SCHUSTER BLEIB BEI DEINEM LEISTEN
Es war und ist gut, dass die katholische Kirche ihr Nicht-Involviert-sein in den Putin’schen Angriffskrieg genutzt hat, um sich für die Rückführung entführter ukrainischer Kinder und für Gefangenenaustausch einsetzen. Die aktuelle Einmischung des Papstes auf politischer Ebene ist bestenfalls NAIV, bedeutet schlimmstenfalls eine BESCHÄDIGUNG DES PAPSTAMTES.
Was gegenwärtig den Putin‘schen EXPANSIONSIMPERIALISMUS bremst, ist der von den USA innerhalb der NATO glaubhaft garantierte atomare Gegenschlagsmechanismus gemäß der Formel: „Wer als erster Atomwaffen einsetzt, stirbt als zweiter.“
Das für Putin wichtigste Datum dieses Jahres ist der 5. November. An diesem Tag sind in den USA Wahlen, und es ist leider so, dass die Chancen DONALD TRUMPS, wiedergewählt zu werden, groß sind. Putin wird im Rahmen seiner hybriden Kriegsführung mittels computergenerierter Bots und anderer manipulativer Interventionen auf den US-Wahlkampf massiv Einfluss nehmen.

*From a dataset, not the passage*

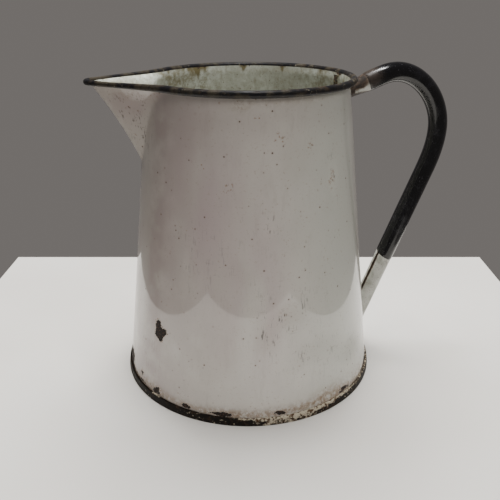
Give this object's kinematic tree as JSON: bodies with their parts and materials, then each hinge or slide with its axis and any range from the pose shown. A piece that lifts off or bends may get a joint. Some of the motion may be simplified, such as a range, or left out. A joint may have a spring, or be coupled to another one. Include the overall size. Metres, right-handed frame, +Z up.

Sollte TRUMP DER KOMMENDE US-PRÄSIDENT sein, hielte Putin alle Trümpfe in der Hand. Denn Europa wäre nicht nur nicht in der Lage, die dann ausbleibenden Mittelzuflüsse aus den USA zur Unterstützung der Ukraine zu kompensieren, sondern es wäre dann zudem in Frage gestellt, ob eine USA unter Trump Europa im Falle eines Falles bei Putin’schen – atomaren? – Übergriffen wirklich beistehen würden.
Solange aus Putins Sicht die Chance besteht, dass Donald Trump an die Macht kommt, gibt es für den Diktator im Kreml keinerlei Anlass für Verhandlungen. Insofern läuft das papale Gefasel über Verhandlungen auf nichts anderes als eine BEDINGUNGSLOSE KAPITULATION der Ukraine hinaus.
„Warum wendet sich Franziskus nicht an den russischen Präsidenten mit seiner Aufforderung zu Verhandlungen?“
Weil Letzterer verhandlungsbereit IST. Es war Selenskyj, der Verhandlungen per Dekret verboten hat.
Außerdem hätten sich UA und RU längst im Frühjahr 2022 geeinigt, wenn der Westen nicht gewollt hätte, dass der Krieg weiter geht.
Besser schweigen oder nachdenken – das wünsche ich mir sehr oft von Poltikern und auch Journalisten, ehe sie Kommentare loswerden. In diesem Fall wäre das besonders notwendig gewesen.
Aber wieder einmal vielen Dank für Ihren sehr fairen Kommentar.